▸ AIM:
Look through the material below and copy exactly the lines from the line with "What bpy script" to the line with "hood open upwards.", those two lines included.

▸ INFORMATION SUPPLIED:
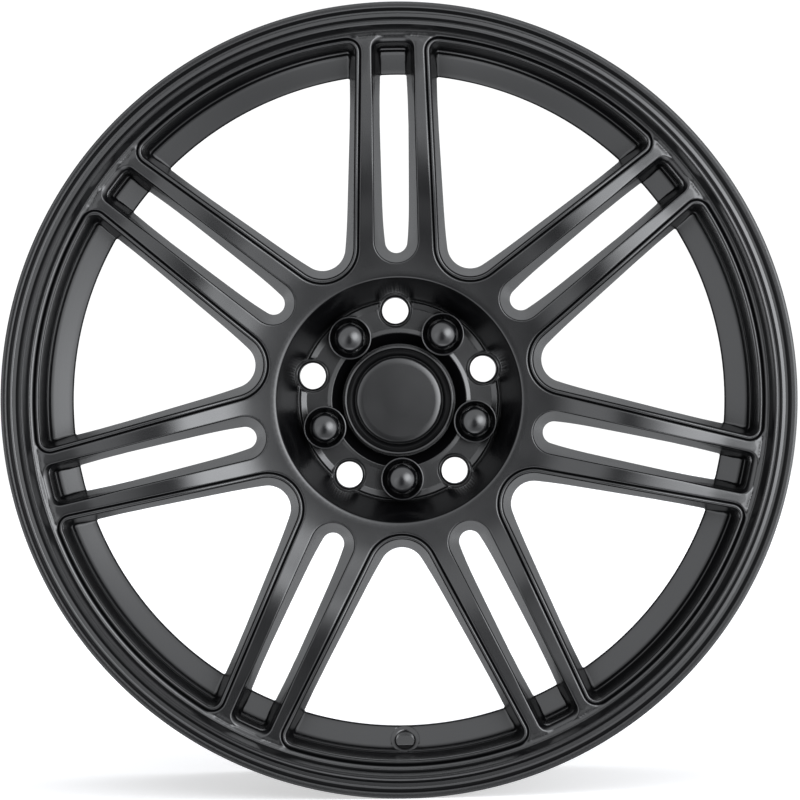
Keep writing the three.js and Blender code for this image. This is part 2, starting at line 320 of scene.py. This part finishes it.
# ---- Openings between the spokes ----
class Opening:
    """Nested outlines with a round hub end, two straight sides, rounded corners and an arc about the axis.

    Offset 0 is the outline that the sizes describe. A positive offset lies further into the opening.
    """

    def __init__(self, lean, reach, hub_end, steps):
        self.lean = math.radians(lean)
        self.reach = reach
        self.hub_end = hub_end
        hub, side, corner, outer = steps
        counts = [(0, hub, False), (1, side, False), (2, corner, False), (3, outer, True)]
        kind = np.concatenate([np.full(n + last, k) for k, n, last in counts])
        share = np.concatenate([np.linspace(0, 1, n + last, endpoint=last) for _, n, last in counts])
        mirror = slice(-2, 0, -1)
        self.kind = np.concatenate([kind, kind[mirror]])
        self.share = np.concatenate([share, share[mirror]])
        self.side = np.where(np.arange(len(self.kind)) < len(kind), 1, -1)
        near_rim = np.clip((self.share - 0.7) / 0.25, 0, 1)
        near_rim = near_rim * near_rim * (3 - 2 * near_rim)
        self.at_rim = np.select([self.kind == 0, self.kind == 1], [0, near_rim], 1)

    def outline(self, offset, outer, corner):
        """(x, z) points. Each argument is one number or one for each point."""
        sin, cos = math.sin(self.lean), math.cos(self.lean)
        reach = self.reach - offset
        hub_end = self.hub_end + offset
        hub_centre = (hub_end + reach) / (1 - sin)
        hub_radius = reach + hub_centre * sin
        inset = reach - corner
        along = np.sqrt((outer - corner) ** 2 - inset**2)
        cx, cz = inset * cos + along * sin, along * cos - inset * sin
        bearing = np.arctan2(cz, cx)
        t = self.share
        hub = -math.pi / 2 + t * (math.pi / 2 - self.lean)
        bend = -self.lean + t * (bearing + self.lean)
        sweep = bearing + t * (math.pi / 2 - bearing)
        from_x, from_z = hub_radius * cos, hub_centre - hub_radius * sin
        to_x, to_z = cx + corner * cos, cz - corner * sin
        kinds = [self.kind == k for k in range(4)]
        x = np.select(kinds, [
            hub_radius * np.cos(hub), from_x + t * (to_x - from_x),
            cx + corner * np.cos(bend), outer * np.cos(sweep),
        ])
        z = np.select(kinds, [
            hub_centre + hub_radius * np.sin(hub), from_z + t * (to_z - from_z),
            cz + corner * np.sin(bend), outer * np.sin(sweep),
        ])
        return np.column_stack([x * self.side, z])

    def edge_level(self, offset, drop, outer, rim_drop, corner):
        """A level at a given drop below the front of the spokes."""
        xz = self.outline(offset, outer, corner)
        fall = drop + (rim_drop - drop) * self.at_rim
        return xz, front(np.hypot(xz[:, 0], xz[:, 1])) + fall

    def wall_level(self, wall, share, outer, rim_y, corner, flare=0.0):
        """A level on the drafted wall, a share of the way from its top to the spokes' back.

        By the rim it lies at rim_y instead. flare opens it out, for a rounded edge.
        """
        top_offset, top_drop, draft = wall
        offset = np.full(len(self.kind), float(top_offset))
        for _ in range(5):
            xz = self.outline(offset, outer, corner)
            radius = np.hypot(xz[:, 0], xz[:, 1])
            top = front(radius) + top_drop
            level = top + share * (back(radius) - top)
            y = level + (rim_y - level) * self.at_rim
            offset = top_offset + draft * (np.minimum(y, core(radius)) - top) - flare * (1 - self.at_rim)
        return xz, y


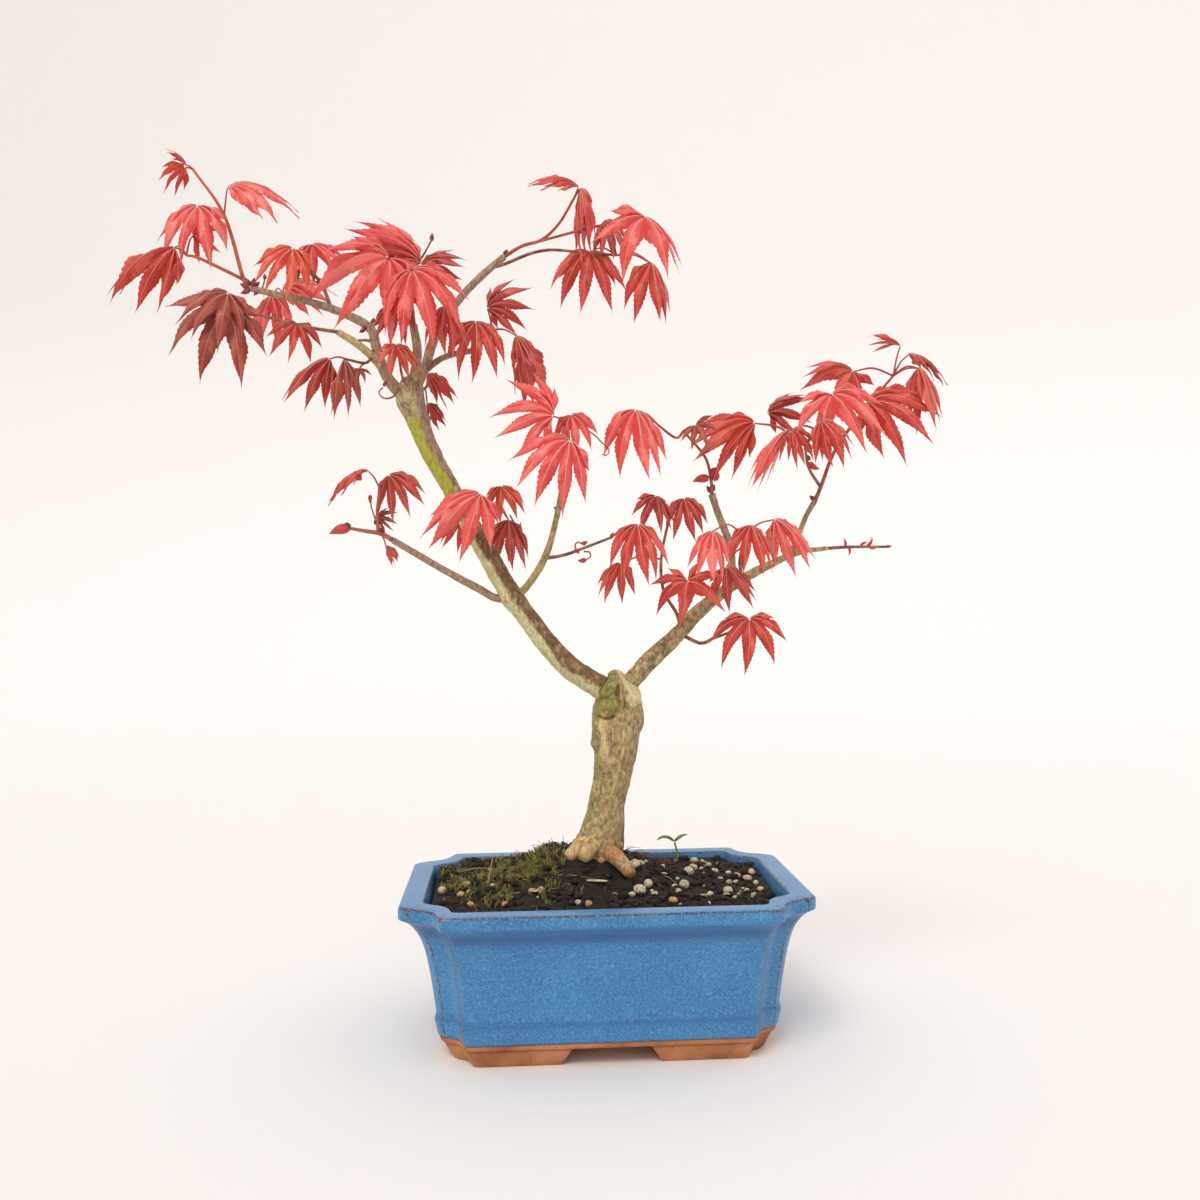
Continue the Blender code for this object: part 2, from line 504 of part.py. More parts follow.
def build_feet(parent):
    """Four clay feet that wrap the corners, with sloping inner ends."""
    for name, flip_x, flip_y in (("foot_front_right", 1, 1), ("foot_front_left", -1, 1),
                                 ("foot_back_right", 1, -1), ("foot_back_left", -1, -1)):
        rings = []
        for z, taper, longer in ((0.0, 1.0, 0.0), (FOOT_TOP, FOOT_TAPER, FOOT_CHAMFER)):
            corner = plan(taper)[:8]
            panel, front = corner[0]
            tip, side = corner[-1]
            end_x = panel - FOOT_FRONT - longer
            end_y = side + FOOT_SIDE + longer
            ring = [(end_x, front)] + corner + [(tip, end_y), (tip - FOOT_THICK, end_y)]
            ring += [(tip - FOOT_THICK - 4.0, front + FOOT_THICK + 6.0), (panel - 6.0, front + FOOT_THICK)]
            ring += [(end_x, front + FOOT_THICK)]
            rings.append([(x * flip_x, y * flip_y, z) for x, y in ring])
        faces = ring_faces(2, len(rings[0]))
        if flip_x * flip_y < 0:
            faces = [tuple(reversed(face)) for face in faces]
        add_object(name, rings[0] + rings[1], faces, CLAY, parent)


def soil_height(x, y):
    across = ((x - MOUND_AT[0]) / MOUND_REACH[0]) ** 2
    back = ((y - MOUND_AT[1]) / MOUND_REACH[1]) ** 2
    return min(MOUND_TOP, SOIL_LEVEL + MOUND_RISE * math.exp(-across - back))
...
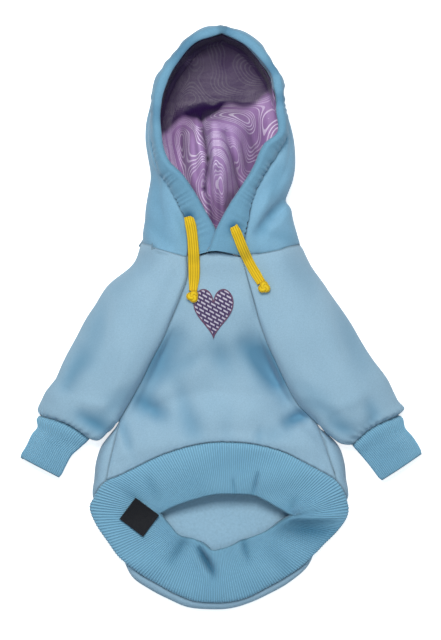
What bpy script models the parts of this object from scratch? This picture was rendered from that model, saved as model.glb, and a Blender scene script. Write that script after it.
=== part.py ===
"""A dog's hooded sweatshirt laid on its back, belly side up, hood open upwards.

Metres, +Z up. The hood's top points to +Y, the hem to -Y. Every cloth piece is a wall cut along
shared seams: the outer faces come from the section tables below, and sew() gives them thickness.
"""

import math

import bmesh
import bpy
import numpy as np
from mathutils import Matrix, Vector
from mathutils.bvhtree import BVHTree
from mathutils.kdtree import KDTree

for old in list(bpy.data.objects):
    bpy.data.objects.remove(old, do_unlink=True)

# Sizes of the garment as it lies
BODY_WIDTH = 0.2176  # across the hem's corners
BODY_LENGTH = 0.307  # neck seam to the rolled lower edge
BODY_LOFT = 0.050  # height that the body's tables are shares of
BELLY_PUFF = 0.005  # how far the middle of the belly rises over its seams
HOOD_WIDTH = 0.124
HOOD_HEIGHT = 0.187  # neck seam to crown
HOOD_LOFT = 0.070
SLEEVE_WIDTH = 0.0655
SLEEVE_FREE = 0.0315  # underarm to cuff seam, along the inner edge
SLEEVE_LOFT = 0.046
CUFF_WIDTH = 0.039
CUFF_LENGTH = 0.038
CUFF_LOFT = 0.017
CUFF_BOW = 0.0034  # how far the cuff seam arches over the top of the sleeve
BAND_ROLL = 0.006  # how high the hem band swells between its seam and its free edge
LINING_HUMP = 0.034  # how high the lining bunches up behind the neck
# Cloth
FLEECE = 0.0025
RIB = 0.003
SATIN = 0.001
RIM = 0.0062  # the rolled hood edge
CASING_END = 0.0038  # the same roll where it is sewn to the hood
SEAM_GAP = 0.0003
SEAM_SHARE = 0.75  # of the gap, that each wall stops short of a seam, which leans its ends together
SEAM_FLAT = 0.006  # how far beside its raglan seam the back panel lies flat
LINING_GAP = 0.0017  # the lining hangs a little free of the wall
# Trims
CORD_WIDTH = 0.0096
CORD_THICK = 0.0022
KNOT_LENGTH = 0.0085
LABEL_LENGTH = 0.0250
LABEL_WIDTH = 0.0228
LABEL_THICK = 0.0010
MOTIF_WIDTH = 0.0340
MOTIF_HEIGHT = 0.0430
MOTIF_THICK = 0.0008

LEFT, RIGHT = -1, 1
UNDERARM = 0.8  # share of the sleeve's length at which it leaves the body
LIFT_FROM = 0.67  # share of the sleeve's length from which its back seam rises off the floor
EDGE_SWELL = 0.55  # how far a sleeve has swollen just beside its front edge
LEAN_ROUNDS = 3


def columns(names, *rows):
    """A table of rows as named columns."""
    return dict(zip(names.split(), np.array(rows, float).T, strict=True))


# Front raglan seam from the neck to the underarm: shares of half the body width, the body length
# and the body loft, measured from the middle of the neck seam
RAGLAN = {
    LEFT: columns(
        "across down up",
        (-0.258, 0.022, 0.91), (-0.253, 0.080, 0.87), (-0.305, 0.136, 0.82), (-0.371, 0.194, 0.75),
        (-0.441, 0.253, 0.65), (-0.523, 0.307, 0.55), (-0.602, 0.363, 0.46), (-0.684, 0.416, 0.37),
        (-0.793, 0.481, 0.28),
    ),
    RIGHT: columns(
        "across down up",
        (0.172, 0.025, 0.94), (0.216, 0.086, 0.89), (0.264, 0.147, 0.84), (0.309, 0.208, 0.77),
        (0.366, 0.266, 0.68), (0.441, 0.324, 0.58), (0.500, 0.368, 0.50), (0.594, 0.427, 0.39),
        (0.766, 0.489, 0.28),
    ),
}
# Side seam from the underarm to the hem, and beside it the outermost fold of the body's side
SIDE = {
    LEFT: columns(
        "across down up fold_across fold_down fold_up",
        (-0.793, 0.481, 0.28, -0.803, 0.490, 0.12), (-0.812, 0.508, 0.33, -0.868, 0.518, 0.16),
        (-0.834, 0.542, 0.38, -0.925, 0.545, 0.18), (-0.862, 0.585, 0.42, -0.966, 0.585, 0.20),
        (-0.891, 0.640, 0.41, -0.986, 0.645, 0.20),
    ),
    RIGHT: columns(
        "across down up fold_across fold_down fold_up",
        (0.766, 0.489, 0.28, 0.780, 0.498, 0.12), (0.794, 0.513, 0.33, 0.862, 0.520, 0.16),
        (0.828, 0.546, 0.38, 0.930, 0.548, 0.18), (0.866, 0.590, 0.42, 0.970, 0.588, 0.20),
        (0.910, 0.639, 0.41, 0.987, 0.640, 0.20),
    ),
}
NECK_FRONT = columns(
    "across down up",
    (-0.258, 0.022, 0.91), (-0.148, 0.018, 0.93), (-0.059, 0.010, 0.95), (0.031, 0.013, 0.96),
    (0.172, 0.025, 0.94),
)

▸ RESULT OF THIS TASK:
What bpy script models the parts of this object from scratch? This picture was rendered from that model, saved as model.glb, and a Blender scene script. Write that script after it.
=== part.py ===
"""A dog's hooded sweatshirt laid on its back, belly side up, hood open upwards.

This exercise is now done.